=== Directions for this task ===
In the records below, find the line containing "build_feet(rubber)" and the line containing "from enum import Enum"; please repeat exactly the lines from one to the other, both included, and nothing more.
══ Information provided
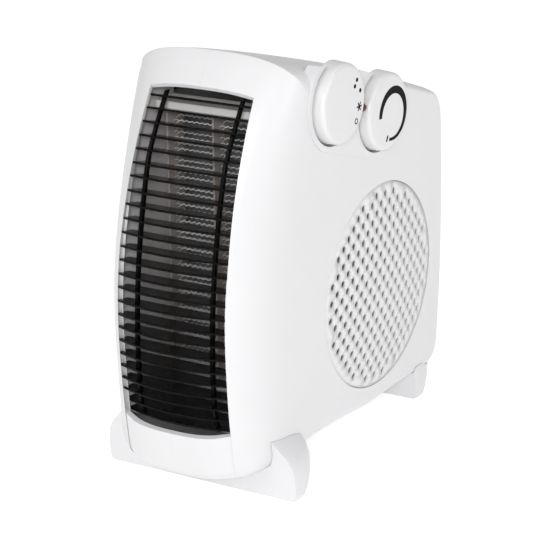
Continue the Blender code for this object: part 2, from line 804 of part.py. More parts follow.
════
══ Information provided
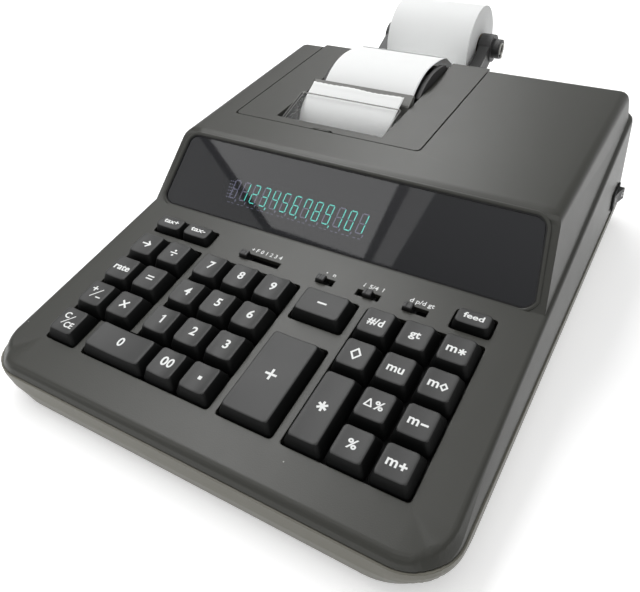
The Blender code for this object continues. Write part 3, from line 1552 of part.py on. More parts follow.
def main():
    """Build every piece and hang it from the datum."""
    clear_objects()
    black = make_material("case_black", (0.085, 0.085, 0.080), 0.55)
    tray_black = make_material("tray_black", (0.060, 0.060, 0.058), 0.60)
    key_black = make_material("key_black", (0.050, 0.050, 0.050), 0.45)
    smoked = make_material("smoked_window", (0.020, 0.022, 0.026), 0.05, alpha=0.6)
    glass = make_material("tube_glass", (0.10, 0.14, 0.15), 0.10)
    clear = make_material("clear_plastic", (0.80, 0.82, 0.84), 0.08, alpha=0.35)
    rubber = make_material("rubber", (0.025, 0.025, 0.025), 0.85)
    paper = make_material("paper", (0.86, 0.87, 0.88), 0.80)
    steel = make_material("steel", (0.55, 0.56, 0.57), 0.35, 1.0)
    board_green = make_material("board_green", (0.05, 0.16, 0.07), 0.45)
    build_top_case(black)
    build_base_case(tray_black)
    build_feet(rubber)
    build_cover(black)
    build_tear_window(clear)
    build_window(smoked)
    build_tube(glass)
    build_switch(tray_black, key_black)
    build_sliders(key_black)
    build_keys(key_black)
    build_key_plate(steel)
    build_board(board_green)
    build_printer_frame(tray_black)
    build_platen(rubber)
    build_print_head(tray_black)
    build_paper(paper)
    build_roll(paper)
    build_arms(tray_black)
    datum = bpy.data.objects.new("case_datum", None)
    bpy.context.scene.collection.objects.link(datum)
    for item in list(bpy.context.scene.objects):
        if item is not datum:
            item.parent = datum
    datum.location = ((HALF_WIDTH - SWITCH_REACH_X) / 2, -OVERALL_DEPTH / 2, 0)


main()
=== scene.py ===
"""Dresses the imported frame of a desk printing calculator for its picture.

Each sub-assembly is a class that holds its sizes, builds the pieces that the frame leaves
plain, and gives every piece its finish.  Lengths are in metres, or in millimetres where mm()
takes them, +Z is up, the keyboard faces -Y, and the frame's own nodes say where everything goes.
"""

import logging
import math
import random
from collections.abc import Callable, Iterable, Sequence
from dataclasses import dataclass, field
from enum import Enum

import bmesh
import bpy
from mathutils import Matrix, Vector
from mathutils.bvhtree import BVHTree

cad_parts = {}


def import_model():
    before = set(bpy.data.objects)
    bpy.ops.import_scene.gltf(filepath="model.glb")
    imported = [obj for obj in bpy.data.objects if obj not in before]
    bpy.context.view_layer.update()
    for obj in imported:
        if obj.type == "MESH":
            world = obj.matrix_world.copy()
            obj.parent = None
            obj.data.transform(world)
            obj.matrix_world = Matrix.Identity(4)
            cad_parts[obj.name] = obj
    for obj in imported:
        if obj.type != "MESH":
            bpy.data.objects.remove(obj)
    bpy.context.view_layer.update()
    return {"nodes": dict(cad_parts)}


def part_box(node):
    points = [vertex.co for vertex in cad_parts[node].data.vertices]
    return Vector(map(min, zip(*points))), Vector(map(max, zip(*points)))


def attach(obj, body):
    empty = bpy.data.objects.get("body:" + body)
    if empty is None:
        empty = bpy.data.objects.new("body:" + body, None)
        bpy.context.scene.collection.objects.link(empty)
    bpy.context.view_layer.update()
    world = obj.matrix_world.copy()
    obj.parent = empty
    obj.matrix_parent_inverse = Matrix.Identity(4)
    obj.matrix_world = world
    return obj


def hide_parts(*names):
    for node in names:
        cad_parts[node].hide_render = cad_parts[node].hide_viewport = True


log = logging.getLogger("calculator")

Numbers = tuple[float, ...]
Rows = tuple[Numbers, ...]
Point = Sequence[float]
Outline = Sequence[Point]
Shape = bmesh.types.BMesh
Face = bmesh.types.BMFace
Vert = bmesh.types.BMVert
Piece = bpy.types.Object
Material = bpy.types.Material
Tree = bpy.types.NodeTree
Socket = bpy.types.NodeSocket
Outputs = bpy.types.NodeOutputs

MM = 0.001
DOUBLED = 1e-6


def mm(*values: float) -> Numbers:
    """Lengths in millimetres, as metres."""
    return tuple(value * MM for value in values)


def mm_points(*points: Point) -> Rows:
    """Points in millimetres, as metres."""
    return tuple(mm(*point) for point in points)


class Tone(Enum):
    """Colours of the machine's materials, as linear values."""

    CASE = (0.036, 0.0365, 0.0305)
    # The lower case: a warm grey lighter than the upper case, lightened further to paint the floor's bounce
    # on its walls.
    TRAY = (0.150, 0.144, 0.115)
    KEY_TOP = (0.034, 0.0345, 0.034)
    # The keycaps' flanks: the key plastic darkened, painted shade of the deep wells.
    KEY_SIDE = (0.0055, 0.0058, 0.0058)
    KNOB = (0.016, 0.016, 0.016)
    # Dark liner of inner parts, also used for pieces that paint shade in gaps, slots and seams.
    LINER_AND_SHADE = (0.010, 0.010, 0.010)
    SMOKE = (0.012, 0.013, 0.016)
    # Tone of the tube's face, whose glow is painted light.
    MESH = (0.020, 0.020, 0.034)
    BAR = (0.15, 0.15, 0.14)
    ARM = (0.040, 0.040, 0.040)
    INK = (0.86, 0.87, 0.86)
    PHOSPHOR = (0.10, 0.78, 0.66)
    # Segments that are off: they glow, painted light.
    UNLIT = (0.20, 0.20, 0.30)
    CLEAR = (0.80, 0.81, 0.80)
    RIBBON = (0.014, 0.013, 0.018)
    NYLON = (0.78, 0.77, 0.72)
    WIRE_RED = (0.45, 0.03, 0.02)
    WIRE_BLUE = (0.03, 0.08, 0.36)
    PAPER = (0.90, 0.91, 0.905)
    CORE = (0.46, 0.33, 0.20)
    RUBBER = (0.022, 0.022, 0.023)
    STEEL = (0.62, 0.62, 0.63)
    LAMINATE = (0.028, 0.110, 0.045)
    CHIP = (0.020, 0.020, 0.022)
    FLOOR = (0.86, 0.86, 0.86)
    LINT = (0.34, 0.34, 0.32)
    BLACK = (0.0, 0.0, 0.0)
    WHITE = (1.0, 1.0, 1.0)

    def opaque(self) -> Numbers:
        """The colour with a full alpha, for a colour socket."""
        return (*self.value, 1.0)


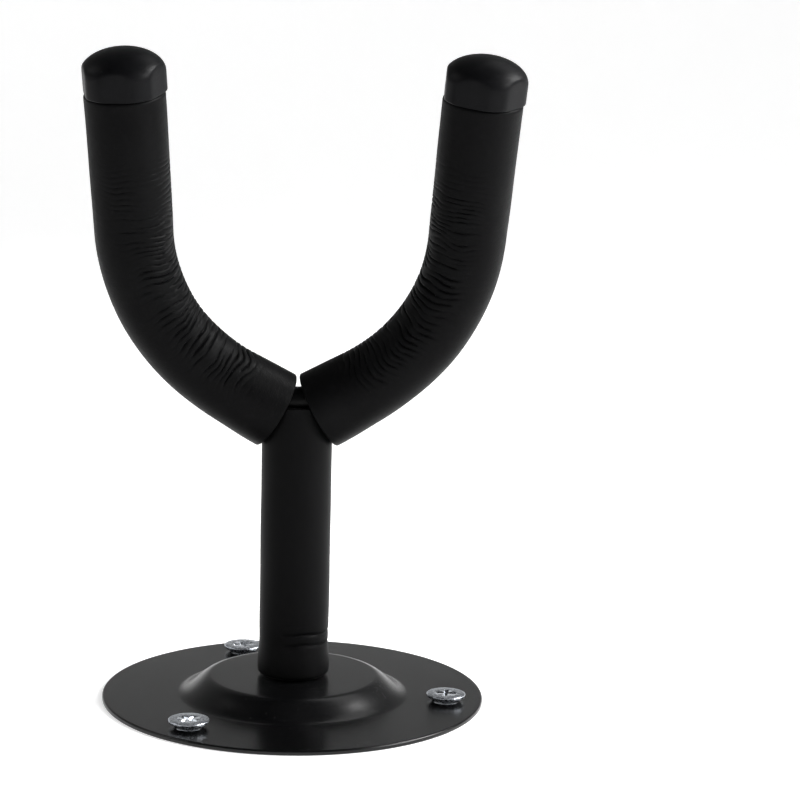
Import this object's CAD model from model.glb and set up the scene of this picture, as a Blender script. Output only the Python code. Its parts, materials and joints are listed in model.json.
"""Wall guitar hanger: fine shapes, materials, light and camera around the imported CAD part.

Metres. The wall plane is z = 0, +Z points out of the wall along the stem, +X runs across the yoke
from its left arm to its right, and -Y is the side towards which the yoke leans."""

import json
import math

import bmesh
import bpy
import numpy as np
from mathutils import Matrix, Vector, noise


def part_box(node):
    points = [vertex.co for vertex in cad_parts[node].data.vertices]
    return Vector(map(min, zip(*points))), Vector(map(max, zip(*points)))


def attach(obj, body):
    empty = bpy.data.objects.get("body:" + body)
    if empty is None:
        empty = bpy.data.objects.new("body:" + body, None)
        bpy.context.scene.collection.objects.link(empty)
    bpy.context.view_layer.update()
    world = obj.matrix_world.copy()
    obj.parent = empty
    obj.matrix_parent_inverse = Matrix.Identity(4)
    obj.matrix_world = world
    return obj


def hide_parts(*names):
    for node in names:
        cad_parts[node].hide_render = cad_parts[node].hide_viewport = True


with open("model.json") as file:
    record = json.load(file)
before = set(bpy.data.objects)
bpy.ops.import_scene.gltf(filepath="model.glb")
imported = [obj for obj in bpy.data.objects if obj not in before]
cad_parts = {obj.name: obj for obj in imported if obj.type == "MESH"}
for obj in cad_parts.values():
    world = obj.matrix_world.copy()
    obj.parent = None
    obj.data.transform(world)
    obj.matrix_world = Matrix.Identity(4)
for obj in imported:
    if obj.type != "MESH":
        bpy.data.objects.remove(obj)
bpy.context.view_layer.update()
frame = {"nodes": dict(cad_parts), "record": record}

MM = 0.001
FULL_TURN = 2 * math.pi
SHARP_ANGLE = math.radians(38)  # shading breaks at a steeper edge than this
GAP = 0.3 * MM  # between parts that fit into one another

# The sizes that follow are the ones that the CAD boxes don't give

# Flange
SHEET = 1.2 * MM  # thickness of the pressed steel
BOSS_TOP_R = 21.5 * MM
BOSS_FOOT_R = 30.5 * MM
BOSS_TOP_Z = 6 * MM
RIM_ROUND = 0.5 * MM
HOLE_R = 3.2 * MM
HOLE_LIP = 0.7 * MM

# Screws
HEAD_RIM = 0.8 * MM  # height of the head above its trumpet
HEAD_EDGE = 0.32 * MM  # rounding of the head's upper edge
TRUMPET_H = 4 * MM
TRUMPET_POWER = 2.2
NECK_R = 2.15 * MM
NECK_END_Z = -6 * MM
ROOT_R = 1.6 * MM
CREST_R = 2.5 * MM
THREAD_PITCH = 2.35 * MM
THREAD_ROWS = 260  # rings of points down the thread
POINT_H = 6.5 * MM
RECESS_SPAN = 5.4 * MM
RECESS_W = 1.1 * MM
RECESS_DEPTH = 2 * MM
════
══ Information provided
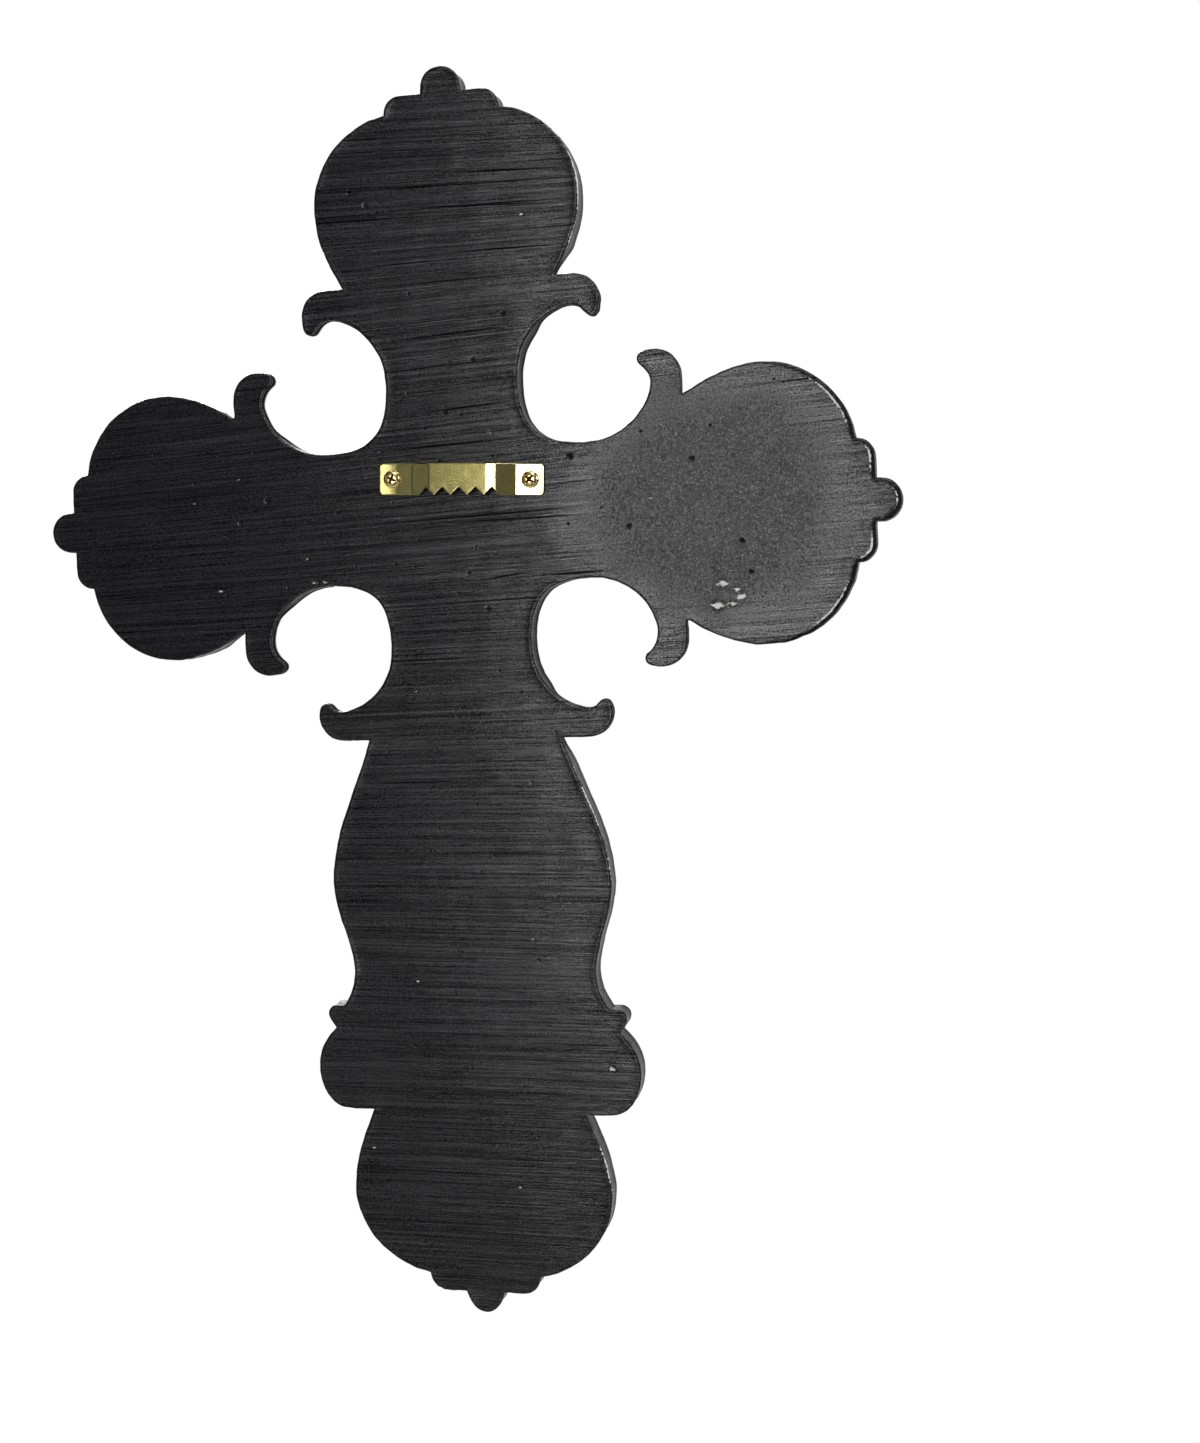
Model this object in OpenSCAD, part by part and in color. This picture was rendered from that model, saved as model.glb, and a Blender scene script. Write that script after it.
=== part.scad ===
════
=== Expected answer ===
    build_feet(rubber)
    build_cover(black)
    build_tear_window(clear)
    build_window(smoked)
    build_tube(glass)
    build_switch(tray_black, key_black)
    build_sliders(key_black)
    build_keys(key_black)
    build_key_plate(steel)
    build_board(board_green)
    build_printer_frame(tray_black)
    build_platen(rubber)
    build_print_head(tray_black)
    build_paper(paper)
    build_roll(paper)
    build_arms(tray_black)
    datum = bpy.data.objects.new("case_datum", None)
    bpy.context.scene.collection.objects.link(datum)
    for item in list(bpy.context.scene.objects):
        if item is not datum:
            item.parent = datum
    datum.location = ((HALF_WIDTH - SWITCH_REACH_X) / 2, -OVERALL_DEPTH / 2, 0)


main()
=== scene.py ===
"""Dresses the imported frame of a desk printing calculator for its picture.

Each sub-assembly is a class that holds its sizes, builds the pieces that the frame leaves
plain, and gives every piece its finish.  Lengths are in metres, or in millimetres where mm()
takes them, +Z is up, the keyboard faces -Y, and the frame's own nodes say where everything goes.
"""

import logging
import math
import random
from collections.abc import Callable, Iterable, Sequence
from dataclasses import dataclass, field
from enum import Enum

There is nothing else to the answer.